__Direction__. Where a line contains the word "joints", copy that line in full.

__Data__.
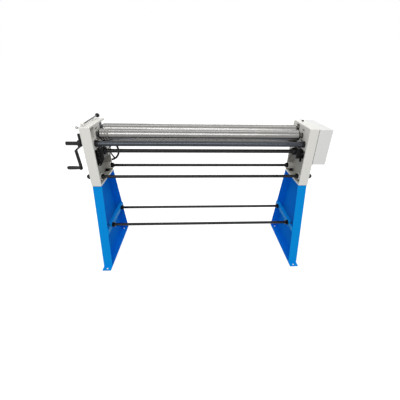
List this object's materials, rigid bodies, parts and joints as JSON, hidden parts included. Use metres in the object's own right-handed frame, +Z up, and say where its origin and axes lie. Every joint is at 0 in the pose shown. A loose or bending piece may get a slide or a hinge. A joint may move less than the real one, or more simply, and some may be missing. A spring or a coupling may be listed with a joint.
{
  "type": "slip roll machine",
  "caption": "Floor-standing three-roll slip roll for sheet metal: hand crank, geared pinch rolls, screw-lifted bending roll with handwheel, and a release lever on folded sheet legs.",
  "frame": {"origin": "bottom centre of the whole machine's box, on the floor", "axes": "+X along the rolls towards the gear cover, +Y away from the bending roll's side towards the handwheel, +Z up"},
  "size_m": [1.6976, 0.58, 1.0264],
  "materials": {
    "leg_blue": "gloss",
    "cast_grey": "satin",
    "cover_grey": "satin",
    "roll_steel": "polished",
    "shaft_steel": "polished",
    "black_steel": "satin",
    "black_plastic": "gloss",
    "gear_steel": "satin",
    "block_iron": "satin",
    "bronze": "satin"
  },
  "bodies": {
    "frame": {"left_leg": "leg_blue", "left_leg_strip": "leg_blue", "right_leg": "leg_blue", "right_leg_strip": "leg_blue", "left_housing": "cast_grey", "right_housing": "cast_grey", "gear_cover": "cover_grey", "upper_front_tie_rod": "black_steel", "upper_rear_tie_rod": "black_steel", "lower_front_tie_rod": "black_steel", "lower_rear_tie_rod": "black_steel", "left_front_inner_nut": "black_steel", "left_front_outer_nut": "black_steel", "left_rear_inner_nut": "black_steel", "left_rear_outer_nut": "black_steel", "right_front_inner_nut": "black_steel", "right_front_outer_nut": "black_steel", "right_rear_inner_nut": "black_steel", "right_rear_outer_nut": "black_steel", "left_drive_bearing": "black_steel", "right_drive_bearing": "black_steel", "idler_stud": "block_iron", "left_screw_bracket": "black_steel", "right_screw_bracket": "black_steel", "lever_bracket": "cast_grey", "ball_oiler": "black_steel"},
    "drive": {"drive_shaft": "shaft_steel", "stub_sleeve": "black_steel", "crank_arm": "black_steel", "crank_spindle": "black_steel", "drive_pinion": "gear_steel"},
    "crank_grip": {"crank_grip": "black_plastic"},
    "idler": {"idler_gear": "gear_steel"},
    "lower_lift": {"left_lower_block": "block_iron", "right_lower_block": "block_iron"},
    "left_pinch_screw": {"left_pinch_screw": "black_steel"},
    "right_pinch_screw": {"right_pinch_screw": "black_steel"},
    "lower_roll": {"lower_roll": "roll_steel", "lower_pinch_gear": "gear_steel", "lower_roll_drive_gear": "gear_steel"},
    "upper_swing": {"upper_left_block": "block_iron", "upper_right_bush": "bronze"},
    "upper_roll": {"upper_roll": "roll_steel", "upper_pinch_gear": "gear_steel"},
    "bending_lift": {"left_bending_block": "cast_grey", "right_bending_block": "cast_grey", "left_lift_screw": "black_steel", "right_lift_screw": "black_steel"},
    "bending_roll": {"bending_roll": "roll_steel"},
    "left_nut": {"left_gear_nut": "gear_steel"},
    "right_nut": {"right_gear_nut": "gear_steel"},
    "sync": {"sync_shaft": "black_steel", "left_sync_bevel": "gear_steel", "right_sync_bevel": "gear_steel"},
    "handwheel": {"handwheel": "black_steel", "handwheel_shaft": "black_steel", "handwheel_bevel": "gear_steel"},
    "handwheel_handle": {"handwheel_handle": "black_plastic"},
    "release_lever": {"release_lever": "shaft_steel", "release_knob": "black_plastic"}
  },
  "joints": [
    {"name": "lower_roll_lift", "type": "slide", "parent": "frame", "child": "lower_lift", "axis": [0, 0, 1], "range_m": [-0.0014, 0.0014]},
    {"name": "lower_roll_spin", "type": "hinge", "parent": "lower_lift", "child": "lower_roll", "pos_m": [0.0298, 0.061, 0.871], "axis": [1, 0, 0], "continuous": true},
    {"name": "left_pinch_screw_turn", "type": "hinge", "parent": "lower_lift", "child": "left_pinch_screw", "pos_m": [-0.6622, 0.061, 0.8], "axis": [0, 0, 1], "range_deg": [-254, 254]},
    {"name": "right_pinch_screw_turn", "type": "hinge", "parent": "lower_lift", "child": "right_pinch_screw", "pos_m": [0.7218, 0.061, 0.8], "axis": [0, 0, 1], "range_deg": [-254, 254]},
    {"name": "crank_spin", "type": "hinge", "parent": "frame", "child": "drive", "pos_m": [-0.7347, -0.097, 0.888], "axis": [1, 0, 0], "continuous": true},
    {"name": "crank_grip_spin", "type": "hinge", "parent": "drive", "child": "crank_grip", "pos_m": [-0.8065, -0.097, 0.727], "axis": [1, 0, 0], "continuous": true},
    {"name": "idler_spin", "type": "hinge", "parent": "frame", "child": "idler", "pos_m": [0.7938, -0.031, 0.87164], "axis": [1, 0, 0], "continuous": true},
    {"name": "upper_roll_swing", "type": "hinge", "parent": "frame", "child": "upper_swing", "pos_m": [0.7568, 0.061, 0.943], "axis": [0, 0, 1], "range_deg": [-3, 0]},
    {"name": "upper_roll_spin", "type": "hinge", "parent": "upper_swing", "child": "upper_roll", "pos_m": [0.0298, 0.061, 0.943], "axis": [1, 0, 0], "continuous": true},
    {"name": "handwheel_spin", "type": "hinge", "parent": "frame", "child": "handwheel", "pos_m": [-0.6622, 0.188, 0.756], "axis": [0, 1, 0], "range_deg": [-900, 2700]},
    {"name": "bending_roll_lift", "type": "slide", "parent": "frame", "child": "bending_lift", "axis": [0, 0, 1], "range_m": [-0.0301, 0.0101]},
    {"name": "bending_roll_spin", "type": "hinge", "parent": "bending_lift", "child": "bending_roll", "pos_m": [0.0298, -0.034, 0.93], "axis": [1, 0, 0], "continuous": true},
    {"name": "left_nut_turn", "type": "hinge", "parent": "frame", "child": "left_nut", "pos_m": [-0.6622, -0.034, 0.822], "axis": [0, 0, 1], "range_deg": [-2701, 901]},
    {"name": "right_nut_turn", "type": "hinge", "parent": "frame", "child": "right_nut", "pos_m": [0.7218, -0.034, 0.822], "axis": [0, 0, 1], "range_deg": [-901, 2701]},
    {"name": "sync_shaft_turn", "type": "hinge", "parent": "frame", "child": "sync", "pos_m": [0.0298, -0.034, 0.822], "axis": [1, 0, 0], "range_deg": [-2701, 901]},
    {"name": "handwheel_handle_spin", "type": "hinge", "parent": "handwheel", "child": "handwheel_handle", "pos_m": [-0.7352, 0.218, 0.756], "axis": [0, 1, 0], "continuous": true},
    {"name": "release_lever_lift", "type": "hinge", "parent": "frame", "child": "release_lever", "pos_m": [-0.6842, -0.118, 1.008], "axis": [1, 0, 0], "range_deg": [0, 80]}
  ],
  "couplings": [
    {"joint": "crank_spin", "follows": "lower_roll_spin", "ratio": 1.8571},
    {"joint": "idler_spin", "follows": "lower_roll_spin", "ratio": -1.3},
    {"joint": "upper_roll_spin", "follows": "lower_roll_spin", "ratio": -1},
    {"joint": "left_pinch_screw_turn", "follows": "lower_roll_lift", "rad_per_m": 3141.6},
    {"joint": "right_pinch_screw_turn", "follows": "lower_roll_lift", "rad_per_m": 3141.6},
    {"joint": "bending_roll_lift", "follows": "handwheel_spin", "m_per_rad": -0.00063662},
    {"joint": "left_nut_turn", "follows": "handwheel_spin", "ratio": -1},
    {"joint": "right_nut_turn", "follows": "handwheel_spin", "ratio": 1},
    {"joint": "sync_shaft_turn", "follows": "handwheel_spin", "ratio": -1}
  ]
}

__Written response__.
List this object's materials, rigid bodies, parts and joints as JSON, hidden parts included. Use metres in the object's own right-handed frame, +Z up, and say where its origin and axes lie. Every joint is at 0 in the pose shown. A loose or bending piece may get a slide or a hinge. A joint may move less than the real one, or more simply, and some may be missing. A spring or a coupling may be listed with a joint.
  "joints": [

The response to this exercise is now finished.